En quête du temps perdu, symboles d’héritages socio-culturels, les deux écrivains le retrouvent à travers des « airs de musique entendus autrefois et ailleurs » et qui ont le « pouvoir de réveiller en nous le souvenir et comme le charme des lieux, de l’époque où ils furent entendus » (Proust). De même, pour Tanpınar, « nous faisons inévitablement partie du passé dont la musique est la clé qui nous ouvre les portes. Toute notre civilisation s’exprime par la musique. Par ailleurs, une œuvre d’art, la chose qui a de la valeur en soi, change complètement quand la musique l’accentue. En fait, la vie de l’homme ne s’approprie que le son ». Finalement Tanpınar se qualifie en quelque sorte non pas « comme l’esthète d’un déclin mais plutôt des choses vivantes dans une transition » et propose ainsi une identité universelle, qui synthétise le passé et le présent pour mieux construire le futur.

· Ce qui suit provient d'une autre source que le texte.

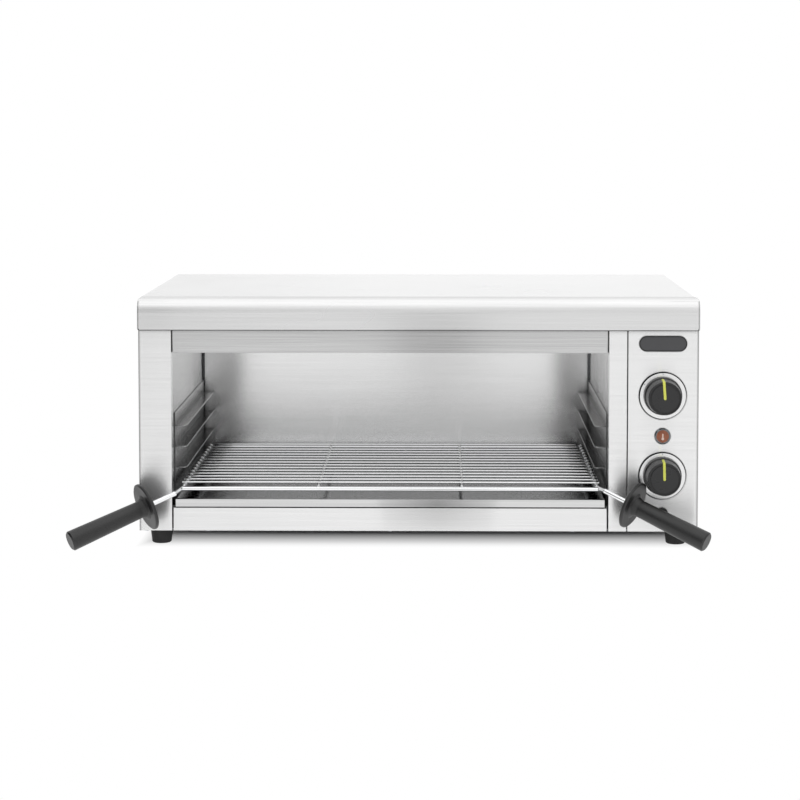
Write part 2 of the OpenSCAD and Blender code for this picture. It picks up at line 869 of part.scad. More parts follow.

Ainsi se dégagent de ces extraits, mêlés de questionnements amoureux, identitaires et civilisationnels, une éthique et esthétique de l’art. La nostalgie du passé serait sans doute le sentiment qui unit Proust avec Tanpınar pour qui « la musique est l’art qui évoque le plus cette nostalgie ». Le grand grand écrivain turc s’interroge pourquoi cette nostalgie constitue une grande part de notre vie spirituelle : « Sommes-nous en quête du silence de la matière ? Ou bien, enfants du temps qui nous a façonnés et dont nous sommes les victimes, pleurons-nous une partie de nous-mêmes qui passe et qui se perd ? Sommes-nous à la poursuite d’une perfection ? Ou nous plaignons-nous de l’ordre du temps cruel ? »

Les extraits littéraires (des éditions Grasset, Nouvelle Revue Française, Yapı Kredi et Dergâh) sont complétés tout au long de l’exposition par des entretiens réalisés avec des spécialistes de la musique et de la littérature et projetés sur les écrans de la Galerie ainsi que par des images illustrant la vie, l’époque ou les personnages des deux écrivains. Les documents visuels font partie de différentes collections institutionnelles (archives de l’Institut de Turcologie de l’Université d’Istanbul, de la Bibliothèque Atatürk de la Municipalité métropolitaine d’Istanbul, de Salt Araştırma) et privées (archives du professeur İsmail Kara et autres).
L’exposition est sponsorisée par la pâtisserie Divan et l’établissement Hacı Bekir à l’image des goûts gastronomiques des deux écrivains.

L’inauguration de l’exposition : le mardi 8 novembre à 21h
L’exposition sera ouverte au public du 9 novembre au 8 décembre 2022 (sauf les dimanches et les jours fériés) de 10h à 18h les jours de la semaine et de 10h à 15h le samedi (19h30 les soirs de spectacle ou de concert).